The New Zealand government recently announced a range of proposed tax changes, including some significant updates to how tax works in the gig and sharing economy. The gig and sharing economy refers to economic activity conducted through digital platforms that connect buyers with sellers offering their skills, assets or labour for hire.
The Taxation (Annual Rates for 2022-23, Platform Economy and Remedial Matters) Bill (No. 2) proposes that sellers participating in the gig and sharing economy would have to disclose personal and tax-related information to operators of digital platforms which, in turn, would provide the information to New Zealand Inland Revenue. If enacted, the measures would apply as from 1 January 2024.
The proposed rules would apply to sellers that use digital platforms that facilitate supplies of short-stay accommodation, personal services (including any time or task-based work, such as ride-sharing, food and beverage delivery, and graphic and web design services), the sale of goods and vehicle rentals. This bill would implement the OECD’s information sharing and reporting requirements on digital platforms. The OECD released model rules in 2020 that require digital platforms to collect information on income derived from the sale of goods and the offering of accommodation, transport and personal services via digital platforms and provide that information to the tax authorities.
The bill also proposes changes to the Goods and Services Tax (GST) to level the playing field, reduce noncompliance and shift the GST burden to the digital platform provider, irrespective of the sellers’ GST registration status (for prior coverage, see the article in the October 2022 issue of Indirect Tax News).

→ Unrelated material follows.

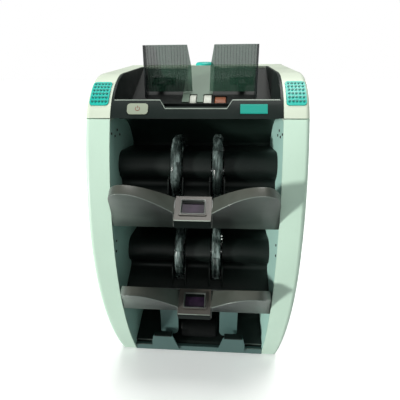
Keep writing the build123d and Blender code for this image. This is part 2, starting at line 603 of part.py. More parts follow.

New Zealand-based platform operators that facilitate the above services would be required to perform due diligence and collect information about sellers using their platforms, and this information would then have to be reported to Inland Revenue. To the extent the information related to New Zealand tax residents, Inland Revenue would use the information for tax administration purposes to ensure that the correct income was included in the sellers’ income tax returns. To the extent the information related to nonresident sellers, it is envisaged that Inland Revenue would share the information with the relevant overseas tax authorities.
Operators would be required to collect information on sellers on their platforms from 1 January 2024 and report the information to Inland Revenue in early 2025.
There would be exemptions for certain sellers, including large hotel operators (that supply at least 2,000 nights of accommodation per year), government entities and entities (including related entities) listed on an established securities market.
Information to be disclosed
Operators would be required to conduct due diligence on sellers that are active on their platforms, and collect the following identifying information about the sellers:
Operators would also be required to consider the seller’s tax residence based on address information provided by the seller. Sellers that provide false or misleading information to the operator, or that do not provide information to the operator after a reasonable period of time, could be liable for a penalty of NZD 1,000.
Operators of digital platforms that facilitate the supply of short-stay accommodation, ride-sharing, food and beverage delivery services, as well as other closely connected services (e.g., cleaning services for short-stay accommodation) would be deemed to be suppliers for GST purposes and thus would be required to collect and remit GST on behalf of sellers that listed on their platforms. These changes would apply to the supply of services on or after 1 April 2024.
Operators would account for the 15% GST on services supplied through their platforms by filing the relevant GST returns with Inland Revenue and paying the GST to the Revenue. Operators would be required to collect sufficient information about sellers listed on their platforms to determine whether a seller is GST-registered. If a seller is not GST-registered, the operator would apply the “flat-rate credit scheme.” As a non-GST-registered seller is not able to claim GST on expenses incurred in providing the services, the flat rate credit scheme effectively would provide the seller with an 8.5% GST credit in recognition of its inability to claim.
Impact on sellers
GST-registered sellers would be deemed to supply services to the operators, and supplies would be deemed to be zero-rated for GST purposes. The sellers could continue to claim input GST on expenses they incur in making supplies of services through the platform. If a GST-registered seller received a flat-rate credit, it would be required to account for the flat-rate credit in its tax return.
Non-GST-registered sellers would not be required to register. The operators would account for GST, claim a credit under the flat-rate credit scheme on their behalf and pay the net-of-GST amount. The net-of-GST amount would take into account GST charged at 15%, adjusted for the 8.5% flat rate credit.
The New Zealand parliament is expected to pass the bill into law by 31 March 2023, with changes and refinements.